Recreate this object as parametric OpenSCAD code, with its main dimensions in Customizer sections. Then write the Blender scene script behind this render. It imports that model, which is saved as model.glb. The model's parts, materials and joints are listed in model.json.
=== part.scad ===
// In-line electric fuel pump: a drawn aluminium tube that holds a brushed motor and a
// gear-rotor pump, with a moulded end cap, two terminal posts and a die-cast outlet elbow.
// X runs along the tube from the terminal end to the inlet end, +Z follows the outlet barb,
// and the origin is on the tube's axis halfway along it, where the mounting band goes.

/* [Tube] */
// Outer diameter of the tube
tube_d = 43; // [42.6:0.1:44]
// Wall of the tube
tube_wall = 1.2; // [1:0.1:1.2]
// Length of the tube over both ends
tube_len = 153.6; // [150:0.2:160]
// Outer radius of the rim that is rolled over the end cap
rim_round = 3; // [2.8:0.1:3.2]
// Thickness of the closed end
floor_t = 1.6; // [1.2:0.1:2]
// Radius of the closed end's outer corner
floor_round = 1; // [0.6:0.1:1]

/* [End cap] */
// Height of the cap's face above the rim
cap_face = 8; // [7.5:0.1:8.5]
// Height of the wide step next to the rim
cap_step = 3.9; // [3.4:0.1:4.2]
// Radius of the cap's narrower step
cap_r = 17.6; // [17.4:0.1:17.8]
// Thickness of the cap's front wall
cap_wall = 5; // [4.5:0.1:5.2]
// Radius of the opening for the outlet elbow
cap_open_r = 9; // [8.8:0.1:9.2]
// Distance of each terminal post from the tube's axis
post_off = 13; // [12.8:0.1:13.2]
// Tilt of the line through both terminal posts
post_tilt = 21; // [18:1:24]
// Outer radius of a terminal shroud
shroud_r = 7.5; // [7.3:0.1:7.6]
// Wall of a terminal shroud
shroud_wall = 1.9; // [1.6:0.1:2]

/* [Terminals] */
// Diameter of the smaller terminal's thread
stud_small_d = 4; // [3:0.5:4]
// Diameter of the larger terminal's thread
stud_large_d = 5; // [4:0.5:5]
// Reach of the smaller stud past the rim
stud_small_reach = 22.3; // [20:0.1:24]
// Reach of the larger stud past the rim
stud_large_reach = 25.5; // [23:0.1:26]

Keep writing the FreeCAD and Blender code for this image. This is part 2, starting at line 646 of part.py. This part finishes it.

· · · · ·

▸ **What is asked**
Select every line in the material above where the string "with" occurs, and copy it.

▸ **Response for this exercise**
Recreate this object as parametric OpenSCAD code, with its main dimensions in Customizer sections. Then write the Blender scene script behind this render. It imports that model, which is saved as model.glb. The model's parts, materials and joints are listed in model.json.
// gear-rotor pump, with a moulded end cap, two terminal posts and a die-cast outlet elbow.